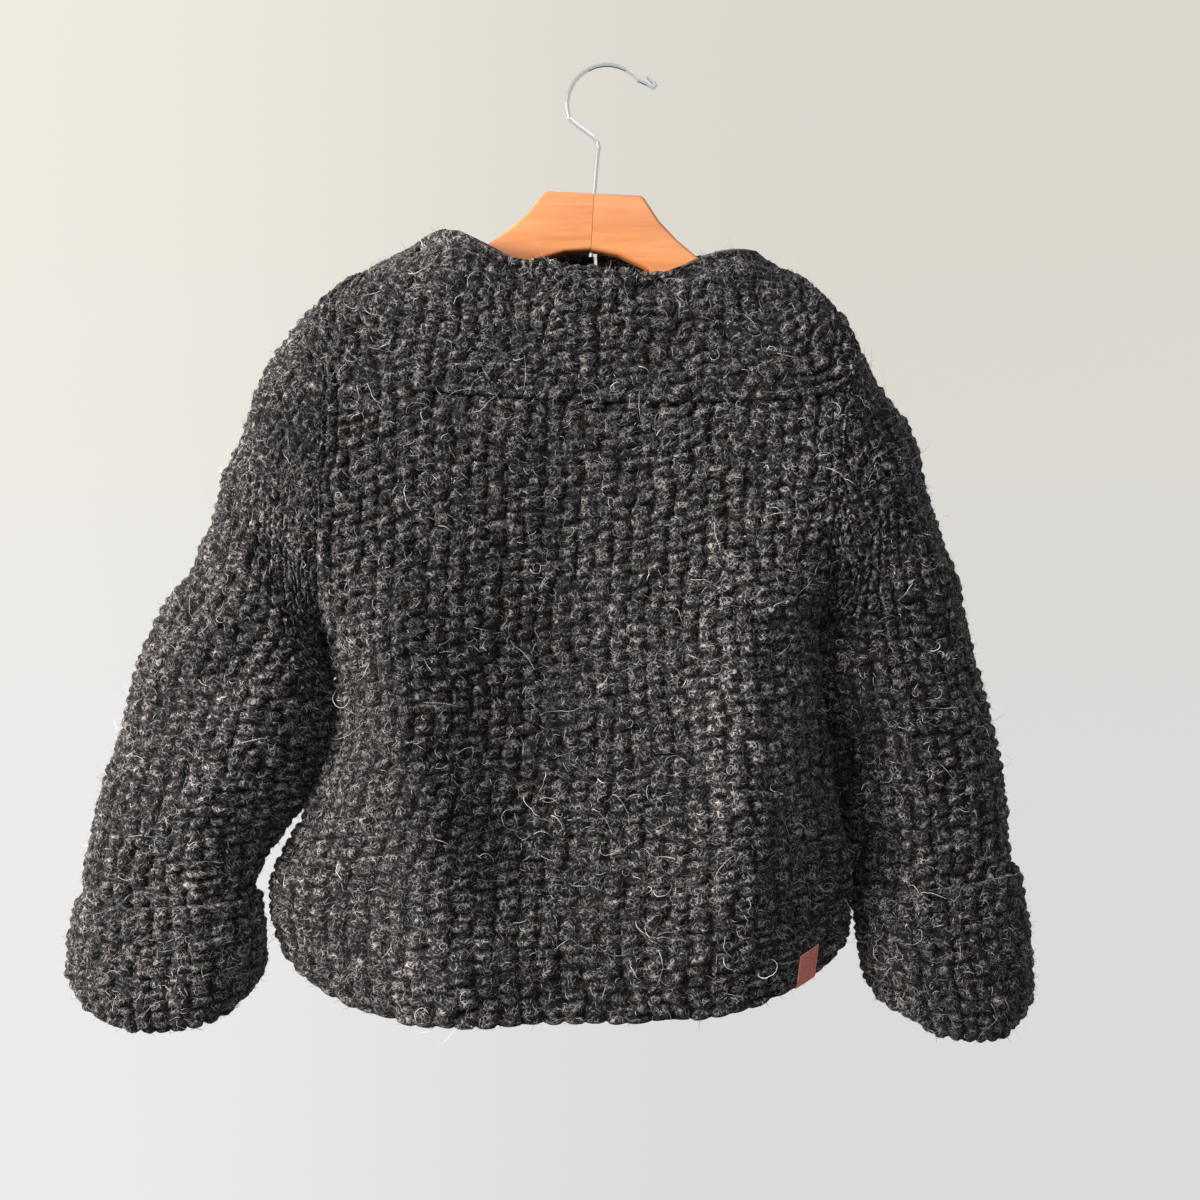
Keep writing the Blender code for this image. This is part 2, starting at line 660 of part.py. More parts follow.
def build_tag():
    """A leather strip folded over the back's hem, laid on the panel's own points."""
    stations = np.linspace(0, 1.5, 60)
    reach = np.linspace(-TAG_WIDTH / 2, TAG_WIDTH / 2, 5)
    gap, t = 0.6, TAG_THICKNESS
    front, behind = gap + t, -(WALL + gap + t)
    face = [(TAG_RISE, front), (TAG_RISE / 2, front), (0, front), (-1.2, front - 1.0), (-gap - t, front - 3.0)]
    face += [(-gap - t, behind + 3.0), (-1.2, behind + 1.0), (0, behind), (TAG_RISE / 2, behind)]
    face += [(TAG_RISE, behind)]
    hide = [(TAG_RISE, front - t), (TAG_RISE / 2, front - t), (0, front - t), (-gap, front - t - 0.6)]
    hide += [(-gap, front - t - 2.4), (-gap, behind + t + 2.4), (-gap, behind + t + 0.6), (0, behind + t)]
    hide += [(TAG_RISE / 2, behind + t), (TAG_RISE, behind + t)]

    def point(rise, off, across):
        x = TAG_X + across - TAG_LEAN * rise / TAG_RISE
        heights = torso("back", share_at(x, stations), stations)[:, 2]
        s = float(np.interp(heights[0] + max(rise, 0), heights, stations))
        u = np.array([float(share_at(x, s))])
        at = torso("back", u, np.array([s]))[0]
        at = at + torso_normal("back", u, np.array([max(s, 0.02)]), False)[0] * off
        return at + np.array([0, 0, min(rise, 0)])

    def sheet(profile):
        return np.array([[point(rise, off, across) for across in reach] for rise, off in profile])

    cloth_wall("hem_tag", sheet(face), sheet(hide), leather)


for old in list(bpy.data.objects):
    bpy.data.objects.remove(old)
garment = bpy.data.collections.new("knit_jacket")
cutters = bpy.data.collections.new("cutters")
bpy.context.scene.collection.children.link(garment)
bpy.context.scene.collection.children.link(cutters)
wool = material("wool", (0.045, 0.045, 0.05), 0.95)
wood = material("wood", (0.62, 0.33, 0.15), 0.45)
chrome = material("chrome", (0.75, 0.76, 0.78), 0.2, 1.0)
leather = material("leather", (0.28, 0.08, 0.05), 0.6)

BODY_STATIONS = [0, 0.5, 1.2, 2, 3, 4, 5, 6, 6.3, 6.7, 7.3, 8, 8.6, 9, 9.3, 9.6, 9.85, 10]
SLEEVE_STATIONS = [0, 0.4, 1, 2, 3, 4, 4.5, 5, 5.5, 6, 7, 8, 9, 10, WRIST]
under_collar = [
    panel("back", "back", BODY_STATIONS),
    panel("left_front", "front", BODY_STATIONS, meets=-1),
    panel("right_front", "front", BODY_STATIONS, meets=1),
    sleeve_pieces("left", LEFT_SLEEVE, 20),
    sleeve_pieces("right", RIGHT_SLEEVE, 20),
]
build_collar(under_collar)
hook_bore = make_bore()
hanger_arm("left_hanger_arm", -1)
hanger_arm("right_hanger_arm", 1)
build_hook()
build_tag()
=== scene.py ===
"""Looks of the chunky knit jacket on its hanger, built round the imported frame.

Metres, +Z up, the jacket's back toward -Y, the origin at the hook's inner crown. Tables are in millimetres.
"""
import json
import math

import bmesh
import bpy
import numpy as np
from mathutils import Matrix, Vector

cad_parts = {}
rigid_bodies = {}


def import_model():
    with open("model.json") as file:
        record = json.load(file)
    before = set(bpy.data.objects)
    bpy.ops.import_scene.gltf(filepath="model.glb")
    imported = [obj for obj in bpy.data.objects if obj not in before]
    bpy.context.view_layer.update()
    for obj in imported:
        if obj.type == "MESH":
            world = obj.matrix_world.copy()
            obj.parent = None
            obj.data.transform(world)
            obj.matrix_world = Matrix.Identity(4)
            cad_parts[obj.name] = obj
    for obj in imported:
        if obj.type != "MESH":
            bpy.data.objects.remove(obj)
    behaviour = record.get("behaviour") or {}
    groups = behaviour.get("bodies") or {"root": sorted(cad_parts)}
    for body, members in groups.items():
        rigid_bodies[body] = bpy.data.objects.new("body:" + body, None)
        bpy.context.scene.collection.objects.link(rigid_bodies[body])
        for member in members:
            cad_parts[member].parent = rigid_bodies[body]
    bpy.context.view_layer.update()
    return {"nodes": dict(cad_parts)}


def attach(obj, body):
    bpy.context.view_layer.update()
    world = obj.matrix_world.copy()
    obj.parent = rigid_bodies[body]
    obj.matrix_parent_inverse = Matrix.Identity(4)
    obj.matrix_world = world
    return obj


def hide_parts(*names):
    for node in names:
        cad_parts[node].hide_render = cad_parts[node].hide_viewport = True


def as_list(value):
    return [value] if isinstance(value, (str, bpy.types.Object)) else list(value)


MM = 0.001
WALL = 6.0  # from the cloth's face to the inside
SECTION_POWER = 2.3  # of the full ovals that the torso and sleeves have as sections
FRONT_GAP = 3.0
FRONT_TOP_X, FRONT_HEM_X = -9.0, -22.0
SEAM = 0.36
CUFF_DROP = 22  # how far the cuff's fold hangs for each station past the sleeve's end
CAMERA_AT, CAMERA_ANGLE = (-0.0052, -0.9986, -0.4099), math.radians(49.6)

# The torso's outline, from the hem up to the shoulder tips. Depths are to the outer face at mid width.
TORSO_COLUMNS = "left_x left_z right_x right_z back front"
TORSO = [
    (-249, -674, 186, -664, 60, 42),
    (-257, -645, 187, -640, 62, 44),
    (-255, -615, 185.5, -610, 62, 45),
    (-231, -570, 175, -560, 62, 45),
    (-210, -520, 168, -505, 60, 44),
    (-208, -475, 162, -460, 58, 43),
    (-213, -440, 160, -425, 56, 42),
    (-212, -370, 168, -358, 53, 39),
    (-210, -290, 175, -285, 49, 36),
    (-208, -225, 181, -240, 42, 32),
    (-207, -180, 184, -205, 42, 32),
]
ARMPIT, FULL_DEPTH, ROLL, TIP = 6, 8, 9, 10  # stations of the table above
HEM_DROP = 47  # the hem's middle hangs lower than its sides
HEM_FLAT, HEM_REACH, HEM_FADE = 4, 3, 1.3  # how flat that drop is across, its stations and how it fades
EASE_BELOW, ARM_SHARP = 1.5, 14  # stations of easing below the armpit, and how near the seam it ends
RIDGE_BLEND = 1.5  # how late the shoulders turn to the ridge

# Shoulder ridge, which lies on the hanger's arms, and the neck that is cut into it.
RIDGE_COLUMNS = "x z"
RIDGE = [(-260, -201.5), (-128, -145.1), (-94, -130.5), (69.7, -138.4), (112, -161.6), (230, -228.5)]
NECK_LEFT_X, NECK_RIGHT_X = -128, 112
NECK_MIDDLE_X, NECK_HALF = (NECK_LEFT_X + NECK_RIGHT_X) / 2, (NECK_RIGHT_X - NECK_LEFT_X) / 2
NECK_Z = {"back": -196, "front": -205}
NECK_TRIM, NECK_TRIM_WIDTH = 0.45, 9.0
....
What the task asks ::
Begin at the line containing "9.6, 9.85, 10]", end at the line containing "imported = [obj", and reproduce every line in that range exactly, both ends included.

Task answer ::
BODY_STATIONS = [0, 0.5, 1.2, 2, 3, 4, 5, 6, 6.3, 6.7, 7.3, 8, 8.6, 9, 9.3, 9.6, 9.85, 10]
SLEEVE_STATIONS = [0, 0.4, 1, 2, 3, 4, 4.5, 5, 5.5, 6, 7, 8, 9, 10, WRIST]
under_collar = [
    panel("back", "back", BODY_STATIONS),
    panel("left_front", "front", BODY_STATIONS, meets=-1),
    panel("right_front", "front", BODY_STATIONS, meets=1),
    sleeve_pieces("left", LEFT_SLEEVE, 20),
    sleeve_pieces("right", RIGHT_SLEEVE, 20),
]
build_collar(under_collar)
hook_bore = make_bore()
hanger_arm("left_hanger_arm", -1)
hanger_arm("right_hanger_arm", 1)
build_hook()
build_tag()
=== scene.py ===
"""Looks of the chunky knit jacket on its hanger, built round the imported frame.

Metres, +Z up, the jacket's back toward -Y, the origin at the hook's inner crown. Tables are in millimetres.
"""
import json
import math

import bmesh
import bpy
import numpy as np
from mathutils import Matrix, Vector

cad_parts = {}
rigid_bodies = {}


def import_model():
    with open("model.json") as file:
        record = json.load(file)
    before = set(bpy.data.objects)
    bpy.ops.import_scene.gltf(filepath="model.glb")
    imported = [obj for obj in bpy.data.objects if obj not in before]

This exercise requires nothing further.